--- begin ---

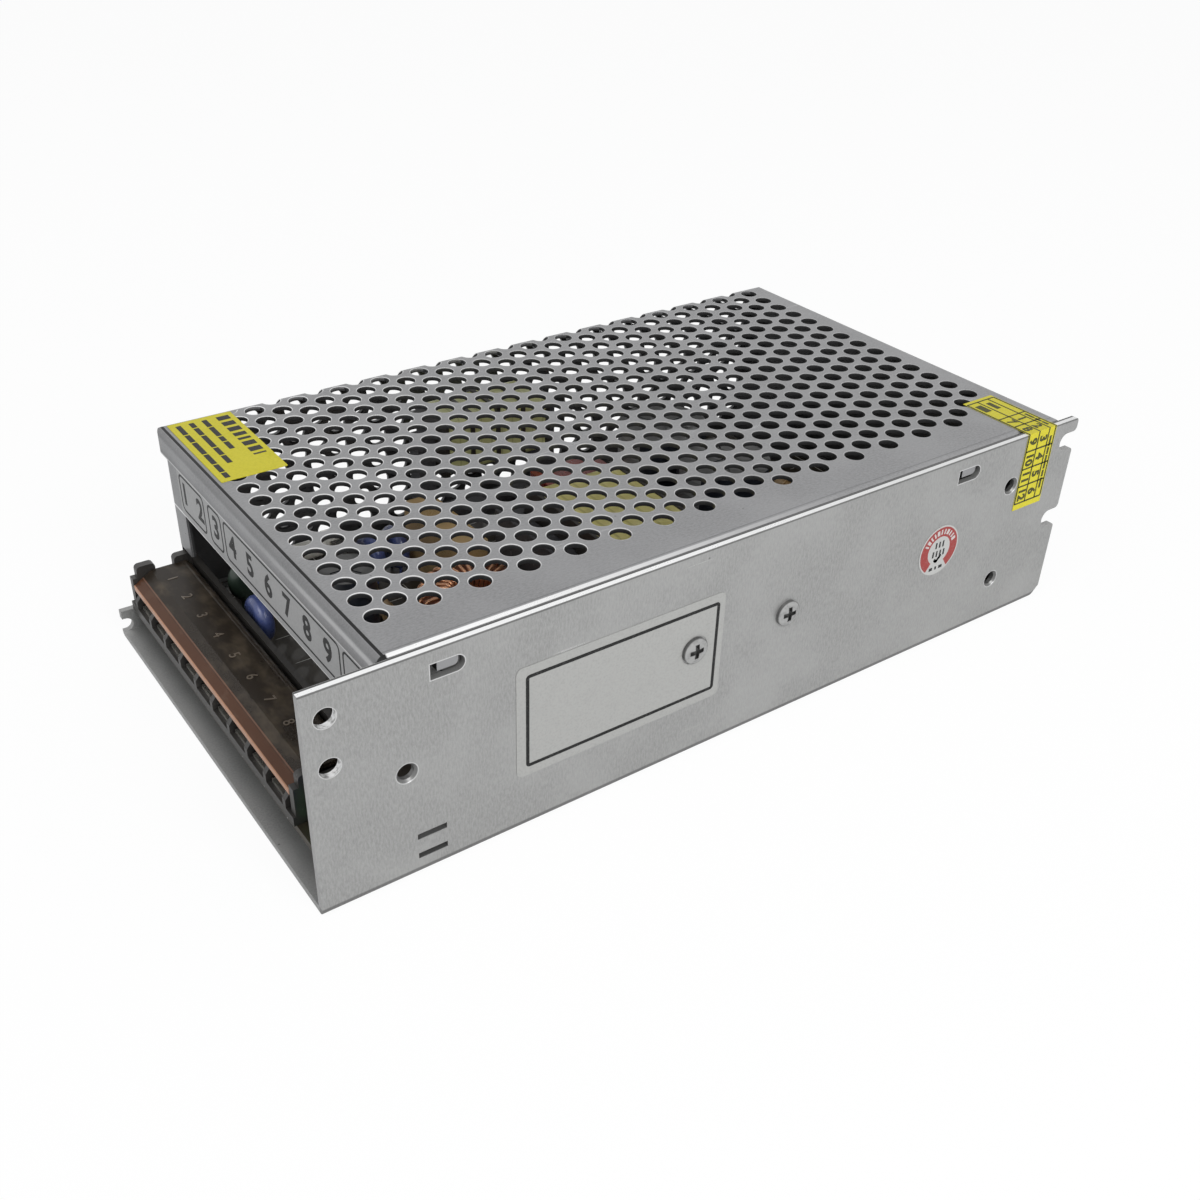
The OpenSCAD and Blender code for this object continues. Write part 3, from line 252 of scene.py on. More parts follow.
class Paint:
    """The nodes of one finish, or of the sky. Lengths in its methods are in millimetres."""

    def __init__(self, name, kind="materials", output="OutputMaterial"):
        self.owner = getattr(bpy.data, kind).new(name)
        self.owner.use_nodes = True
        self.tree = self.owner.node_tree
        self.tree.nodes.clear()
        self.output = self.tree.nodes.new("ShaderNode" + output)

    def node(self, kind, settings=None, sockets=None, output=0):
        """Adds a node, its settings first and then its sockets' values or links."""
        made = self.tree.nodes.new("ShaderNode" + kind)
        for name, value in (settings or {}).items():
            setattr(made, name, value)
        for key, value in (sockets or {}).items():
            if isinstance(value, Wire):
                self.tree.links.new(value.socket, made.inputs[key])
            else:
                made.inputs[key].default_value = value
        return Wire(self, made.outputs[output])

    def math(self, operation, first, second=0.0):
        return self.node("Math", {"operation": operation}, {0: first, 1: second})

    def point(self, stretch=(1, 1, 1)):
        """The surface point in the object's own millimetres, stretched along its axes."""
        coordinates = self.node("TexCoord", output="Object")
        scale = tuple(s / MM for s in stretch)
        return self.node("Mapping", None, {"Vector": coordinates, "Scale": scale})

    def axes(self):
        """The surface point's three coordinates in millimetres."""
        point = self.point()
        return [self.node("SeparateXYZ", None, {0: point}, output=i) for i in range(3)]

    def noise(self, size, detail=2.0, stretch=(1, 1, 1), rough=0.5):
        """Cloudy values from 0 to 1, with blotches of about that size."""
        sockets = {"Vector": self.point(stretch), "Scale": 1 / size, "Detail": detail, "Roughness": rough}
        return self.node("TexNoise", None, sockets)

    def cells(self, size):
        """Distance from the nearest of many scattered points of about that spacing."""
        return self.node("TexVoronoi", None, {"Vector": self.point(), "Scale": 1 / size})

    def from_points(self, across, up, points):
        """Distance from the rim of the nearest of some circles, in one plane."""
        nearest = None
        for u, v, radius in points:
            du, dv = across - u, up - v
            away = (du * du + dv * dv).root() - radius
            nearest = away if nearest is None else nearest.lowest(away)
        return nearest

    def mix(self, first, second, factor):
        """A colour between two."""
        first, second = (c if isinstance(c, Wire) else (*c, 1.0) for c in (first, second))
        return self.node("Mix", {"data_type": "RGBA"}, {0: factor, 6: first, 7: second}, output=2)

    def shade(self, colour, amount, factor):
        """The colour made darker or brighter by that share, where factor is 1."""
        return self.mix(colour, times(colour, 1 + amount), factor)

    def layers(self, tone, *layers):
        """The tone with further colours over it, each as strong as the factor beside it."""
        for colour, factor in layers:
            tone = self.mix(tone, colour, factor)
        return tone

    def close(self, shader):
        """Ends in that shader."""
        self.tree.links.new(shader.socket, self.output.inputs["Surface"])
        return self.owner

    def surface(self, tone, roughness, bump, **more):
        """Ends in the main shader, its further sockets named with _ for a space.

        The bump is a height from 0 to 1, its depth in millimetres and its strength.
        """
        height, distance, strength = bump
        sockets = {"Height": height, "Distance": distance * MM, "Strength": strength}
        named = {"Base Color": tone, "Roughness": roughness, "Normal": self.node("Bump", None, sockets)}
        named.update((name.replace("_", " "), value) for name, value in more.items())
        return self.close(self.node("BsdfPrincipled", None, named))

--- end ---

_BRIEF_
Only the lines from the top of the data through the line that contains "nodes of one" should be quoted, exactly as they stand.

_RIGHT ANSWER_
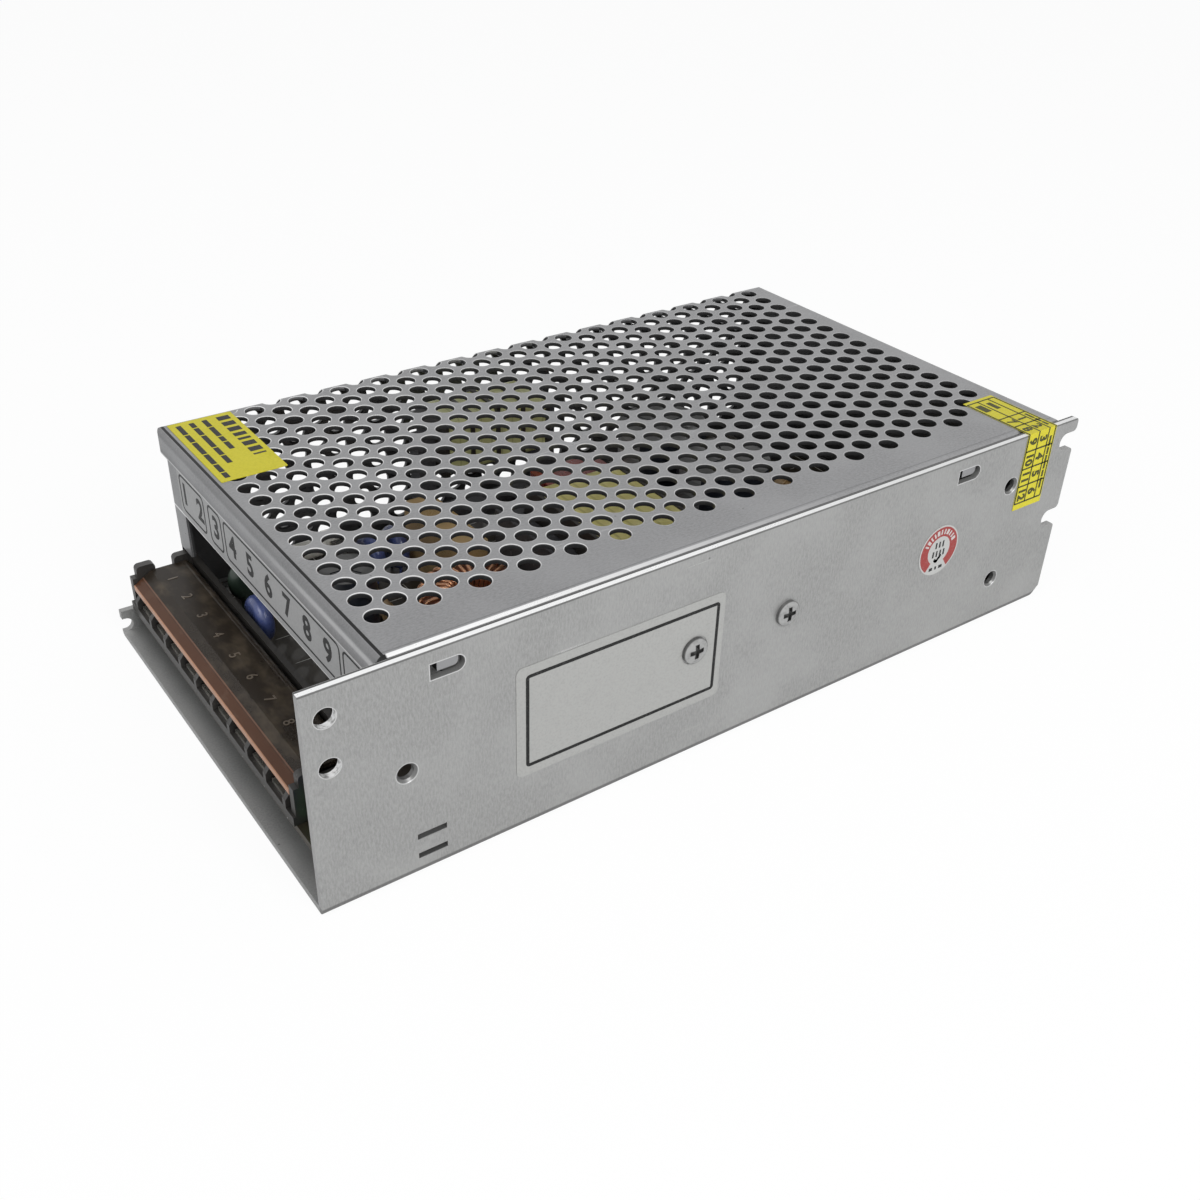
The OpenSCAD and Blender code for this object continues. Write part 3, from line 252 of scene.py on. More parts follow.
class Paint:
    """The nodes of one finish, or of the sky. Lengths in its methods are in millimetres."""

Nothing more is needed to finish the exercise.